Isolating and enhancing the emission of single erbium ions using a silicon nanophotonic cavity

TL;DR

This paper demonstrates a silicon nanophotonic cavity that enhances the emission of single erbium ions, enabling their optical detection and control, which is crucial for developing long-distance quantum networks.

Contribution

The study introduces a method to significantly increase the emission rate of single Er$^{3+}$ ions using a silicon nanophotonic cavity, facilitating their optical interface for quantum technologies.

Findings

Emission rate enhanced by over 300 times

First clear observation of fluorescence from single Er$^{3+}$ ions

Addressable ions with spin-coupled optical transitions

Abstract

The ability to distribute quantum entanglement over long distances is a vital ingredient for quantum technologies. Single atoms and atom-like defects in solids are ideal quantum light sources and quantum memories to store entanglement. However, a major obstacle to developing long-range quantum networks is the mismatch between typical atomic transition energies in the ultraviolet and visible spectrum, and the low-loss propagation band of optical fibers in the infrared, around 1.5 $\mu$m. A notable exception is the Er$^{3+}$ ion, whose 1.5 $\mu$m transition is exploited in fiber amplifiers that drive modern communications networks. However, an optical interface to single Er$^{3+}$ ions has not yet been achieved because of the low photon emission rate, less than 100 Hz, that results from the electric dipole-forbidden nature of this transition. Here, we demonstrate that the emission rate of single Er$^{3+}$ ions in a solid-state host can be enhanced by a factor of more than 300 using a small mode-volume, low-loss silicon nanophotonic cavity. This enhancement enables the fluorescence from single Er$^{3+}$ ions to be clearly observed for the first time.

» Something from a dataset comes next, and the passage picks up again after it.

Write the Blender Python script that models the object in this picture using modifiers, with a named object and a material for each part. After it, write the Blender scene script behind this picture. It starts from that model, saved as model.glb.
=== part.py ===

Tuning the excitation laser over a small frequency range allows dozens of distinct ions to be addressed, and the splitting of the lines in a magnetic field confirms that the optical transitions are coupled to the Er$^{3+}$ ions' spins. These results are a significant step towards long-distance quantum networks and deterministic quantum logic for photons, based on a scalable silicon nanophotonics architecture.